The United Kingdom is home to a number of abandoned villages that urban explorers definitely do not want to infiltrate. Many of them dating back to the Domesday Book of 1086, the villages were taken over by the British Army during World War Two and have never been returned to their residents. Now used to train soldiers in close quarters combat for Iraq and Afghanistan, each village boasts a centuries-old church that remains intact despite exploding shells and bullets.
The uninhabited village of Imber stands on Britain’s Salisbury Plain – near Stonehenge, but far less touristy. Villagers were evicted in 1943 so American troops could train for the invasion of Europe. Much to the dismay of former residents, Imber remains accessible only to tanks and soldiers after more than 60 years. Since World War Two, this once quiet Wiltshire village has helped train troops for Northern Ireland, Afghanistan and Iraq.
Numerous attemps have been made over the years calling for the restoration of Imber. But despite public pressure, the village remains accessible only a few days each year. One of Imber’s most striking buildings is the centuries-old church of St Giles and adjacent graveyard. Dilapidated for years, the church was finally restored in 2008 and is open to worshippers, including former residents, once a year on St Giles’ day.
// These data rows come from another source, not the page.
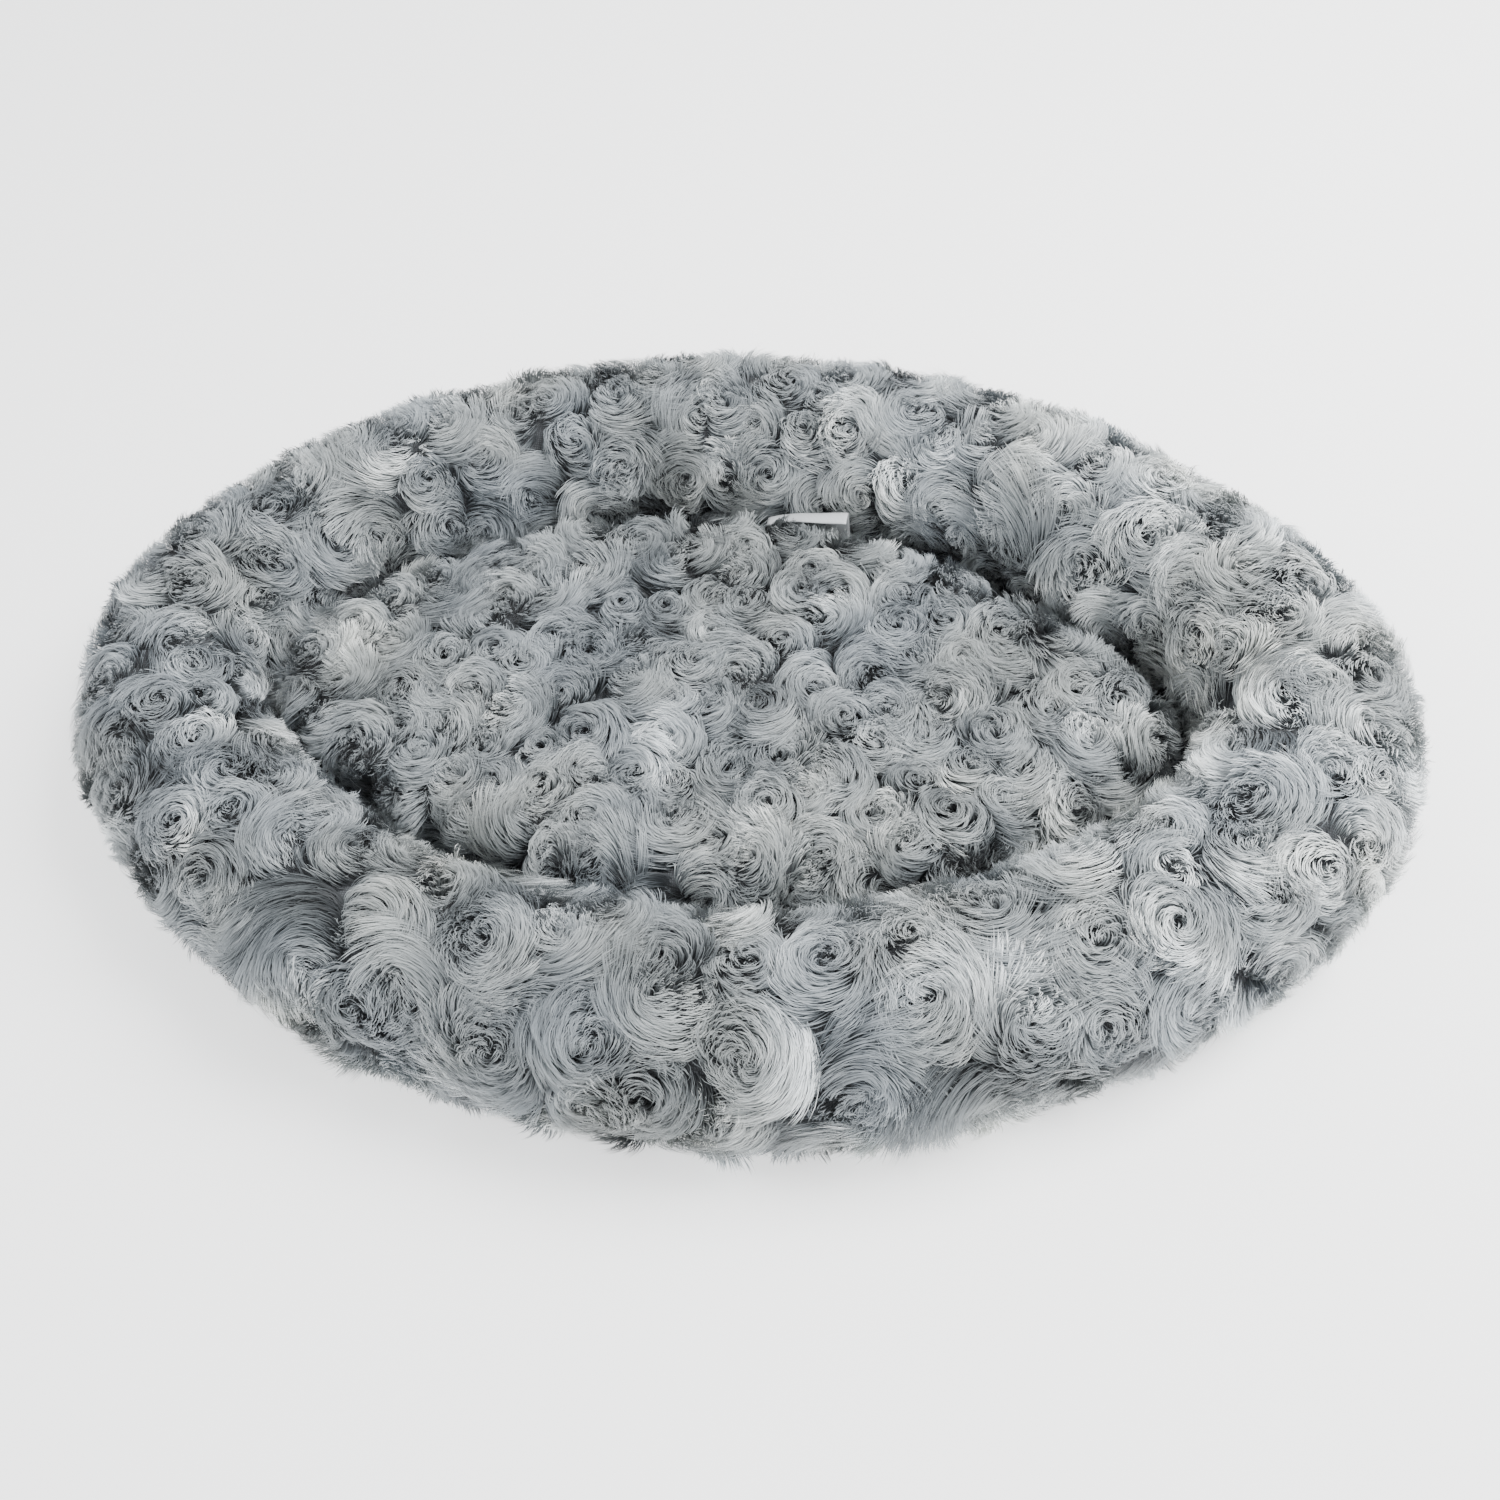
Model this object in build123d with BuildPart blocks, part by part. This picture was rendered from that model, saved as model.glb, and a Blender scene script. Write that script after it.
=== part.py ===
"""Oval pet cushion bed.

A stuffed plush bolster ring is sewn onto an oval base panel, and a loose plush cushion lies in the
well inside it. X runs along the bed's length, Y to its back and Z up from the floor it rests on.
The origin is under the middle of the bed. Plush covers are modelled with their pile.
"""

import os
from math import atan2, degrees

from build123d import *

# Overall size
BED_LENGTH = 700.0
BED_WIDTH = 470.0
BED_HEIGHT = 90.0

# Bolster tube: an arch on two feet, widest at its waist
TUBE_WIDTH = 110.0
WAIST_HEIGHT = 40.0
FOOT_HALF_WIDTH = 38.0

# Fabrics
PLUSH_THICKNESS = 10.0
BASE_THICKNESS = 1.5
UNDERSIDE_THICKNESS = 1.2
LABEL_THICKNESS = 0.5
LAYER_GAP = 0.2

# Seam allowances, folded flat and bound with tape
BINDING_WIDTH = 6.0
BINDING_HEIGHT = 3.0

# Join across the bolster cover, where the two ends of its strip meet
JOIN_LENGTH = 8.0
JOIN_THICKNESS = 2.0
JOIN_GAP = 0.3

# Loose cushion
CUSHION_CLEARANCE = 1.0
CUSHION_REST_GAP = 0.4
CUSHION_TOP = 52.0
CUSHION_RIM_RADIUS = 22.0
CUSHION_FOOT_RADIUS = 9.0
CUSHION_SEAM_HEIGHT = 15.0

# Care label, sewn into the cushion's edge seam at the back
LABEL_WIDTH = 46.0
LABEL_CENTRE_X = 37.0
LABEL_TOP = 58.0

# The oval is drawn with four tangent arcs. All its outlines are offsets of the tube's centreline.
CENTRE_HALF_LENGTH = (BED_LENGTH - TUBE_WIDTH) / 2
CENTRE_HALF_WIDTH = (BED_WIDTH - TUBE_WIDTH) / 2
END_ARC_RADIUS = 110.0
END_CENTRE = CENTRE_HALF_LENGTH - END_ARC_RADIUS
SIDE_ARC_RADIUS = (
    CENTRE_HALF_LENGTH**2 + CENTRE_HALF_WIDTH**2 - 2 * CENTRE_HALF_LENGTH * END_ARC_RADIUS
) / (2 * (CENTRE_HALF_WIDTH - END_ARC_RADIUS))
SIDE_CENTRE = SIDE_ARC_RADIUS - CENTRE_HALF_WIDTH
END_HALF_ANGLE = degrees(atan2(SIDE_CENTRE, END_CENTRE))

# Offsets of the cushion's own outlines, inside the centreline
CUSHION_EDGE = -TUBE_WIDTH / 2 - CUSHION_CLEARANCE
CUSHION_CORE = CUSHION_EDGE - PLUSH_THICKNESS
CUSHION_CORE_TOP = CUSHION_TOP - PLUSH_THICKNESS
UNDERSIDE_EDGE = CUSHION_EDGE - UNDERSIDE_THICKNESS
CUSHION_BOTTOM = BASE_THICKNESS + CUSHION_REST_GAP
UNDERSIDE_TOP = CUSHION_BOTTOM + UNDERSIDE_THICKNESS

JOIN_INSET = PLUSH_THICKNESS + JOIN_GAP


def oval(offset, height=0.0):
    """The oval that lies offset outside the centreline, as a face at this height."""
    end = END_ARC_RADIUS + offset
    side = SIDE_ARC_RADIUS + offset
    end_sweep = 2 * END_HALF_ANGLE
    side_sweep = 180 - end_sweep
    with BuildSketch(Plane.XY.offset(height)) as outline:
        with BuildLine():
            CenterArc((END_CENTRE, 0), end, -END_HALF_ANGLE, end_sweep)
            CenterArc((0, -SIDE_CENTRE), side, END_HALF_ANGLE, side_sweep)
            CenterArc((-END_CENTRE, 0), end, 180 - END_HALF_ANGLE, end_sweep)
            CenterArc((0, SIDE_CENTRE), side, 180 + END_HALF_ANGLE, side_sweep)
        make_face()
    return outline.sketch


def arch(plane, inset, bottom):
    """The bolster's section on this plane, inset from its outer shape and flat at the bottom."""
    half_width = TUBE_WIDTH / 2 - inset
    foot = FOOT_HALF_WIDTH - inset
    corner = half_width - foot
    crown = BED_HEIGHT - WAIST_HEIGHT - inset
    skirt = WAIST_HEIGHT - bottom
    with BuildSketch(plane) as section:
        with BuildLine():
            EllipticalCenterArc((0, WAIST_HEIGHT), half_width, crown, 0, arc_size=180)
            EllipticalCenterArc((-foot, WAIST_HEIGHT), corner, skirt, 180, arc_size=90)
            Line((-foot, bottom), (foot, bottom))
            EllipticalCenterArc((foot, WAIST_HEIGHT), corner, skirt, 270, arc_size=90)
        make_face()
    return section.sketch


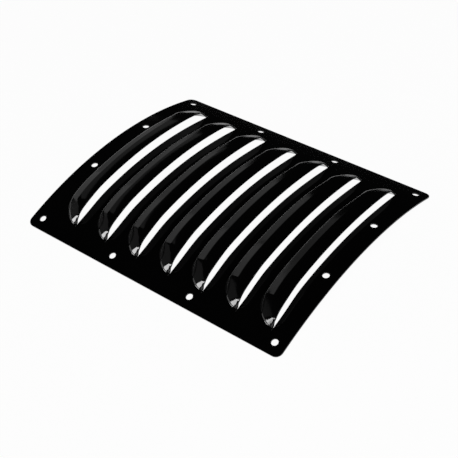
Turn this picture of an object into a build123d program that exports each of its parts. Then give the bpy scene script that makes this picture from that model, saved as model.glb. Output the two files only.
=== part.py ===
from build123d import *
from math import acos, cos, degrees, radians, sin, sqrt, tan
import os

os.makedirs("parts", exist_ok=True)

# A car bonnet vent: one rectangular metal sheet, bent to a shallow arch across its width and
# pressed with a row of louvres that run along the arch. Each louvre is sheared open along its
# +X side. X runs along the row of louvres, Y along each louvre, Z up through the crown of the
# arch. The sheet rests on its two long edges at Z = 0.

# sheet
sheet_thickness = 1.2
arch_radius = 320.0
corner_radius = 6.0
edge_margin = 10.0

# fixing holes: one row along every edge, corner holes shared
hole_row_spacing = 201.0
holes_per_side = 4
hole_diameter = 5.5

# louvres, and the flat land left beside and between them
louvre_count = 7
louvre_width = 20.4
land_width = 12.9
start_land = 8.4
end_land = 18.5
louvre_end_gap = 11.9

# section of one louvre, its roundings made of flats that touch them
louvre_height = 9.6
crown_radius = 66.0
wall_angle = 74.0
shoulder_radius = 3.0
root_radius = 2.6
flats_per_rounding = 2

# sizes that follow from the ones above
louvre_pitch = louvre_width + land_width
panel_length = start_land + louvre_count * louvre_pitch + end_land
hole_column_spacing = panel_length - 2 * edge_margin
developed_width = hole_row_spacing + 2 * edge_margin
inner_radius = arch_radius - sheet_thickness
half_angle = degrees(developed_width / 2 / arch_radius)
centre_z = -inner_radius * cos(radians(half_angle))
crown_z = centre_z + arch_radius
louvre_half_length = hole_row_spacing / 2 - louvre_end_gap
end_angle = degrees((louvre_half_length - louvre_width) / arch_radius)
reach = 4 * sheet_thickness
arch_axis = Axis((0, 0, centre_z), (1, 0, 0))
first_slit = -panel_length / 2 + start_land + louvre_pitch
slit_xs = [first_slit + louvre_pitch * index for index in range(louvre_count)]


def on_arch(radius, angle):
    # the (Y, Z) point of the arch at this radius and angle from the crown
    return (radius * sin(radians(angle)), centre_z + radius * cos(radians(angle)))


def radial_plane(angle):
    # plane through the arch's axis: local x along the row, local y outward
    turn = radians(angle)
    return Plane(origin=(0, 0, centre_z), x_dir=(1, 0, 0), z_dir=(0, -cos(turn), sin(turn)))


def rounding(centre, radius, start, end):
    # corners of the flats that touch a rounding between two slopes; a negative radius lies
    # under its centre
    step = (end - start) / (flats_per_rounding + 1)
    spoke = radius / cos(step / 2)
    slopes = [start + step * (index + 0.5) for index in range(flats_per_rounding + 1)]
    return [(centre[0] - spoke * sin(slope), centre[1] + spoke * cos(slope)) for slope in slopes]


def louvre_section(plane, skin):
    # half section of a louvre: flared root, steep wall, rounded shoulder, flat crown; with a
    # skin it is the hollow that lies that much further in
    wall = radians(wall_angle)
    lip_y = arch_radius + louvre_height
    floor_y = arch_radius - reach
    inset = crown_radius - shoulder_radius
    crown_drop = (crown_radius - louvre_height) * cos(wall)
    tilt = wall - acos((louvre_width * sin(wall) - shoulder_radius + crown_drop) / inset)
    shoulder = (-inset * sin(tilt), lip_y - crown_radius + inset * cos(tilt))
    root = (-louvre_width - root_radius * tan(wall / 2), arch_radius + root_radius)
    crown_spoke = crown_radius / cos(tilt / 4)
    ridge = tilt * 3 / 4
    corners = rounding(root, -root_radius, 0, wall)
    toe_x = corners[0][0] - reach / tan(wall / (flats_per_rounding + 1))
    corners += rounding(shoulder, shoulder_radius, wall, tilt)
    corners += [(-crown_spoke * sin(ridge), lip_y - crown_radius + crown_spoke * cos(ridge))]
    with BuildSketch(plane) as section:
        with BuildLine():
            Polyline(
                (toe_x, floor_y),
                *corners,
                (0, lip_y),
                (reach, lip_y),
                (reach, floor_y),
                (toe_x, floor_y),
            )
        make_face()
        if skin:
            offset(amount=-skin, kind=Kind.INTERSECTION)
        with Locations((0, arch_radius)):
            Rectangle(
                2 * louvre_pitch,
                2 * louvre_height + 2 * reach,
                align=(Align.MAX, Align.CENTER),
                mode=Mode.INTERSECT,
            )
    return section.sketch


def louvre_form(skin):
    # a long form: the section carried round the arch, with a turned end each way
    section = louvre_section(radial_plane(end_angle), skin)
    turn = radians(end_angle)
    end_axis = Axis((0, 0, centre_z), (0, sin(turn), cos(turn)))
    with BuildPart() as middle:
        revolve(section, axis=arch_axis, revolution_arc=2 * end_angle)
        mirror(about=Plane.YZ)
    with BuildPart() as end:
        revolve(section, axis=end_axis, revolution_arc=-180)
    with BuildPart() as form:
        add(middle.part)
        add(end.part)
        add(mirror(end.part, about=Plane.XZ, mode=Mode.PRIVATE))
    return form.part


def sheet_section(x):
    # the plain sheet's section across the arch
    with BuildSketch(Plane.YZ.offset(x)) as section:
        with BuildLine():
            outer = ThreePointArc(
                on_arch(arch_radius, -half_angle),
                (0, crown_z),
                on_arch(arch_radius, half_angle),
            )
            inner = ThreePointArc(
                on_arch(inner_radius, -half_angle),
                (0, crown_z - sheet_thickness),
                on_arch(inner_radius, half_angle),
            )
            Line(outer @ 0, inner @ 0)
            Line(outer @ 1, inner @ 1)
        make_face()
    return section.sketch


# the outer form of a louvre and the hollow under its skin
outer_form = louvre_form(0)
hollow_form = louvre_form(sheet_thickness)

# one pitch of the sheet with its louvre, the slit at X = 0
with BuildPart() as louvre:
    extrude(sheet_section(-louvre_pitch), amount=2 * louvre_pitch, dir=(1, 0, 0))
    add(outer_form)
    with Locations((0, 0, centre_z)):
        Cylinder(inner_radius, 3 * louvre_pitch, rotation=(0, 90, 0), mode=Mode.SUBTRACT)
    add(hollow_form, mode=Mode.SUBTRACT)
    split(bisect_by=Plane.YZ, keep=Keep.BOTTOM)

with BuildPart() as panel:
    # plain land at both ends of the row, and the louvres between
    extrude(sheet_section(-panel_length / 2), amount=start_land, dir=(1, 0, 0))
    extrude(sheet_section(slit_xs[-1]), amount=end_land, dir=(1, 0, 0))
    # round the sheet's four corners
    corners = panel.edges().filter_by(GeomType.LINE).filter_by(
        lambda edge: abs((edge @ 0.5).X) > panel_length / 2 - 0.01 and edge.length < 2 * sheet_thickness
    )
    fillet(corners, radius=corner_radius)
    with Locations(*[(x, 0, 0) for x in slit_xs]):
        add(louvre.part)
    # fixing holes, pierced straight down
    row_angle = degrees(hole_row_spacing / 2 / arch_radius)
    for index in range(holes_per_side):
        place = index / (holes_per_side - 1) * 2 - 1
        x = hole_column_spacing / 2 * place
        y = on_arch(arch_radius, row_angle * place)[0]
        row_y = on_arch(arch_radius, row_angle)[0]
        spots = [(x, row_y), (x, -row_y)]
        if abs(place) < 1:
            spots += [(hole_column_spacing / 2, y), (-hole_column_spacing / 2, y)]
        with Locations(*spots):
            Hole(hole_diameter / 2)
panel.part.label = "louvre_panel"
export_step(panel.part, "parts/louvre_panel.step")
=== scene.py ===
import math

import bpy
import numpy as np
from mathutils import Euler, Matrix, Vector
from mathutils.geometry import delaunay_2d_cdt


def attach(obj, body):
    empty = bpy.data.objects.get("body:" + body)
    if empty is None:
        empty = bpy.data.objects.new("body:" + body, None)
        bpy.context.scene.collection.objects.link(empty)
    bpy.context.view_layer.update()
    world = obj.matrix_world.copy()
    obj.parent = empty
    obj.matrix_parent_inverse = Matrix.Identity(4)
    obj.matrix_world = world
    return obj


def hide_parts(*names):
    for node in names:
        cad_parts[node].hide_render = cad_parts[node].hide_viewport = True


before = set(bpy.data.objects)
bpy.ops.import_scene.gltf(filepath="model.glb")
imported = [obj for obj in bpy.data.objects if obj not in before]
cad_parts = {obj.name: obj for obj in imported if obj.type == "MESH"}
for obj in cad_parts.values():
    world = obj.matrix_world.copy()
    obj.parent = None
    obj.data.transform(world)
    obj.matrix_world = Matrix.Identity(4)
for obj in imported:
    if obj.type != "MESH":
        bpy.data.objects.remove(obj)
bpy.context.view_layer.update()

# The panel is made as a flat sheet and bent to the arch. On the flat sheet u runs along the row of
# louvres, s runs along each louvre and h is the height over the outer face. Sizes are in mm.
THICKNESS = 1.2
ARCH_RADIUS = 320.0
LENGTH = 260.0
CORNER_RADIUS = 6.0
MARGIN = 10.0
ROW_SPACING = 201.0
HOLE_RADIUS = 2.75
HOLE_PLACES = (-1, -1 / 3, 1 / 3, 1)

EDGE_RADIUS = 0.2
SHEAR_GAP = 0.06

# Louvres: where each slit lies along the row, and the lip's height over the sheet
SLITS = (-89.4, -55.4, -21.7, 11.9, 45.0, 78.1, 111.0)
HEIGHT = 9.3
ROOT_RADIUS = 2.6
BEND_RADIUS = 6.0

# A louvre's section stays straight between these two places, and turns round an end beyond them
NEAR_TURN = -71.5
FAR_TURN = 58.0

# Sections of a louvre: a steep wall, a rounded shoulder, a sloped roof and a nearly level crown
SIDE = dict(width=20.4, wall=74.0, crown=10.5, crown_slope=6.0, roof_slope=17.0, shoulder=3.0)
FAR_SIDE = dict(width=18.2, wall=74.0, crown=10.5, crown_slope=5.0, roof_slope=8.5, shoulder=3.0)
NEAR_END = dict(width=20.8, wall=62.0, crown=8.0, crown_slope=5.0, roof_slope=9.0, shoulder=3.5)
FAR_END = dict(width=28.6, wall=37.0, crown=12.0, crown_slope=5.0, roof_slope=8.5, shoulder=2.5)

# Where the side's section changes to the far one, and how much the far end's corner is cut back
SIDE_CHANGE = (22, 56)
FAR_TRIM = 0.09

# Parts of the height that are lost: for every 90 mm towards the far end, and at the near end
FALL = 0.03
FALL_LENGTH = 90
NEAR_DROP = 0.06
NEAR_DROP_SPAN = (-50, -80)

# How far the slit's line bows: back towards the far end, most in its last part, and forward at
# the near end
FAR_BOW = 1.1
LAST_BOW = 1.5
LAST_BOW_POWER = 8
FAR_BOW_SPAN = (-60, 90)
NEAR_BOW = 1.5
NEAR_BOW_SPAN = (-52, -84)

# The near end's flats, from the back round to the slit: the two ends of the foot line, each as
# distance back from the slit and place along it, then the slope in degrees and the softness
FLATS = (
    ((12.6, -88.5), (19.0, -82.5), 34.0, 1.3),
    ((8.5, -91.1), (12.6, -88.5), 36.5, 0.3),
    ((1.9, -92.9), (8.5, -91.1), 40.4, 0.08),
    ((1.2, -91.9), (1.9, -92.9), 72.0, 0.08),
)
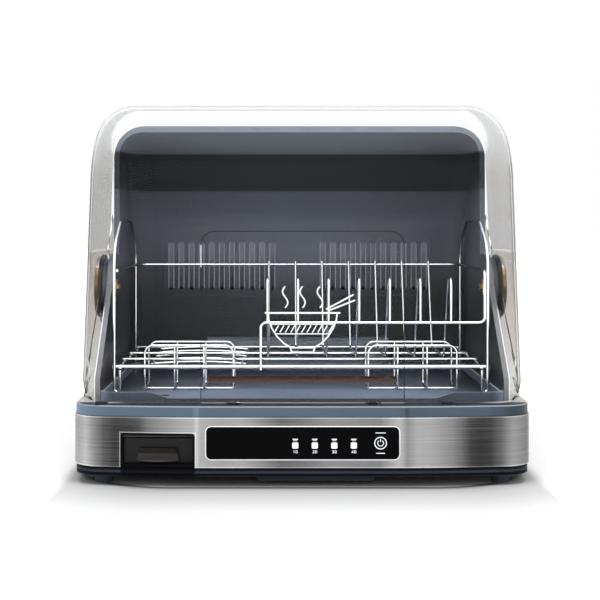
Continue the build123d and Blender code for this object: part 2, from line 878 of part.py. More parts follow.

Evidence of Roman occupation and ancient Iron Age fishing communities attest to the antiquity of Tyneham, a ghost village in Dorset, England. But today Tyneham nestles in the untranquil setting of the Lulworth Military Range. Mentioned in the Domesday Book and situated near the Jurassic Coast, Tyneham is accessible when the firing range is inactive, but intrepid hikers are advised to keep to footpaths due to unexploded ordnance.
Abandoned Villages of Langford, Stanford, Sturston and Tottington (within Stanford Battle Area, Norfolk)
In the English county of Norfolk, the ghost villages of Langford, Stanford, Sturston and Tottington sit within the 30,000 acre Stanford Training Area. Established in 1942, the area required a “Nazi village” and today houses a mock Afghan settlement for modern warfare training. The ghost villages are off-limits except certain days each year when former residents are afforded a retrospective look around.
Entered into the Domesday Book as Langaforde, the landowner was Hugh de Montfort and the village had two mills, two beehives and a fishery. Occupied mainly by tenant farmers in more modern times, the focal point of Langford is the small parish church of St Andrew. Dating to Norman times, the church appears to be in good condition despite nearby shelling.
Another ghost village seized during World War Two and retained by the army thanks to the Cold War, Stanford, curiously, had a population of eight people in four households according to the 2001 census. Like Langford, Stanford is characterised by a reasonably well maintained Norman church which sports are rather unusual cylindrical tower.
The ghost village of Sturston tells the same stories as its other abandoned counterparts. But unlike Stanford, the 2001 census recorded zero occupants – which is a relief in this highly dangerous area of the military firing range. Its location is 10 km north of Thetford and 40 km south-west of Norwich.
Tottington was also mentioned in the Domesday Book under the control of one Ralph FitzHelwin. Despite the lack of public access, the parish church of St Andrew is fenced-off to troops. The roof is clad in blast proof sheeting, while the original pantiles are stored inside ready for the church’s return to the public.
But the wait could be a long one and the British Army’s bullets look set to keep flying. While it may no longer be the most peaceful place, a World War Two veteran born in Tottington was recently buried in the churchyard. Special permission had to be sought for what was the first burial in over 50 years.